The critical purists, libertarians and opportunists I’ve read seem blind to, or deliberately swerve away from, the Prime Minister’s entirely reasonable and perfectly valid point. The French government’s response to renewed jihadist violence only risks provoking fresh bloodshed by perpetuating the bizarre idée fixe that freedom of speech trumps even reckless baiting.

Saying so does not argue for cowardly cringing in the face of violent maniacs. It certainly does not, in any way, seek to justify in some relativistic way Islamist extremism as a backlash against being provoked. Provocation is, of course, no laissez-passer for criminal reaction. But the unleashing of the unconscionable does not negate the fact of the provocation, either.

In one of the best (albeit most pitiless) critiques of Prime Minister Trudeau’s comments, for example, The National Post’s Terry Glavin meticulously documents jihadi violence within France and globally. Glavin makes the legitimate point that blood being shed in the name of Islam has precious little to do with the infamous Charlie Hebdo cartoons forever linked to the mayhem and murders of 2015. He also correctly points out that the caricatures of the Prophet, denounced by Muslims as provocative blasphemy, were in many cases a pretext for so-called “holy war” killings already on the drawing board.

But Glavin nimbly evades the central problem when he defends the reaction of French President Emmanuel Macron as, some might say paradoxically, a best defence for La Republique’s “moderate” Muslim individuals and groups. Really? In the southern cities of Toulouse and Montpellier, government authorities authorized shining images of the catalytic Charlie Hebdo cartoons on the outsides of prominent buildings in their public squares. Why?
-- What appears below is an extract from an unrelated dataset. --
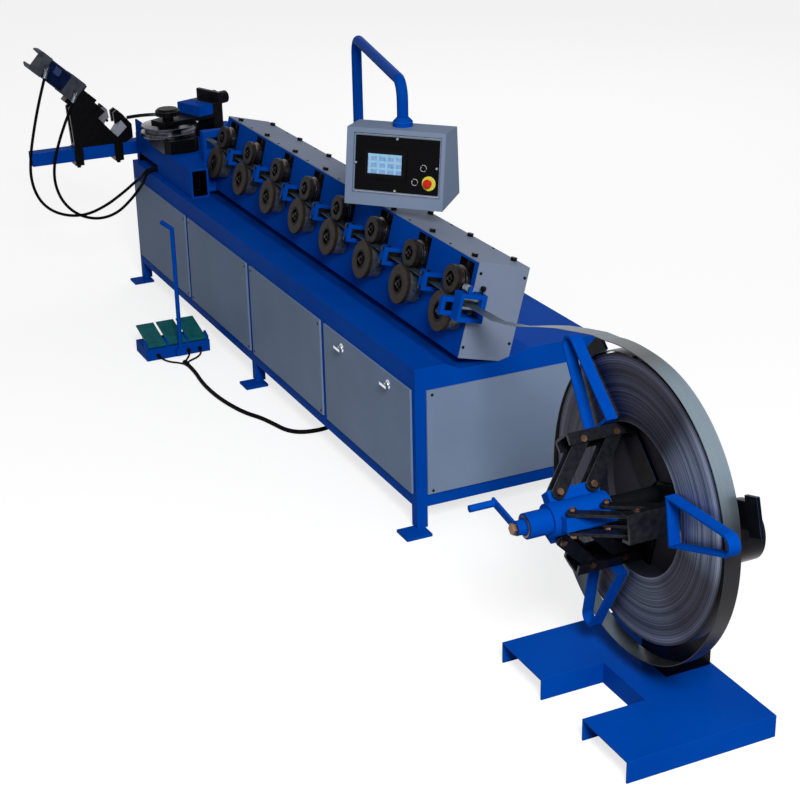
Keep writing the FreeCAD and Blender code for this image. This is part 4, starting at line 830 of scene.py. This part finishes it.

To demonstrate how the worship of boundless abstract “free speech” as a cornerstone of State secularism would always prevail over the live religious sensitivities of faithful Muslims.

As a young man of my acquaintance who lives in the region said to me, no such fetishization of unconstrained words and images was on display when labour activists had “the s**t beaten out of them” by police thugs for their slogans protesting the Macron government’s oppressive overhaul of working standards. Perhaps more compellingly, southern cities are facing growing crime waves involving young, jobless, and increasingly hopeless immigrant men with roots in predominantly Muslim countries. Oh, there’s a demographic to poke in the eye with sharp stick – or an illuminated blasphemous cartoon on a public building if that’s your Huckleberry. And all this in defence of Islam’s “moderate” adherents in France.

Toronto Star contributing columnist Amira Elghawaby put it succinctly yesterday: “Each… horrific crime…has been condemned by French Muslims and their organizations. Yet President Macron has launched an all-out campaign against “Islamism,” “Islamic separatism,” and also against dozens of Muslims organizations — fuelling division and undermining the very civil liberties he claims to defend.”

Elghawaby notes that French Interior Minister Gérald Darmanin has made clear a principal aim of the current crackdown is to “send a message” to French citizens who are Muslims that they are being watched even if they have nothing to do with jihadi, of even criminal, activity. Darmanin earlier sent another sort of message, this one focused on his contempt for kosher and halal foods in supermarkets.

“So defence of laïcité, and the French Republic, has come down to condemning kosher and halal, and defending crude cartoons. Would (President) Macron be defending, in the name of free speech, fascist anti-Semitic texts, or racist caricatures against Blacks and other minorities, or homophobic screeds?” she writes.

I’m guessing not. I’m guessing not even the shimmering allure of unbridled free speech could move any French politician outside the wackier reaches of the National Front to do that. Wisdom, prudence, not to mention basic decency and respect for the difference of fellow citizens would militate against it.

Just, it happens, as Canada’s Prime Minister so rightly warned.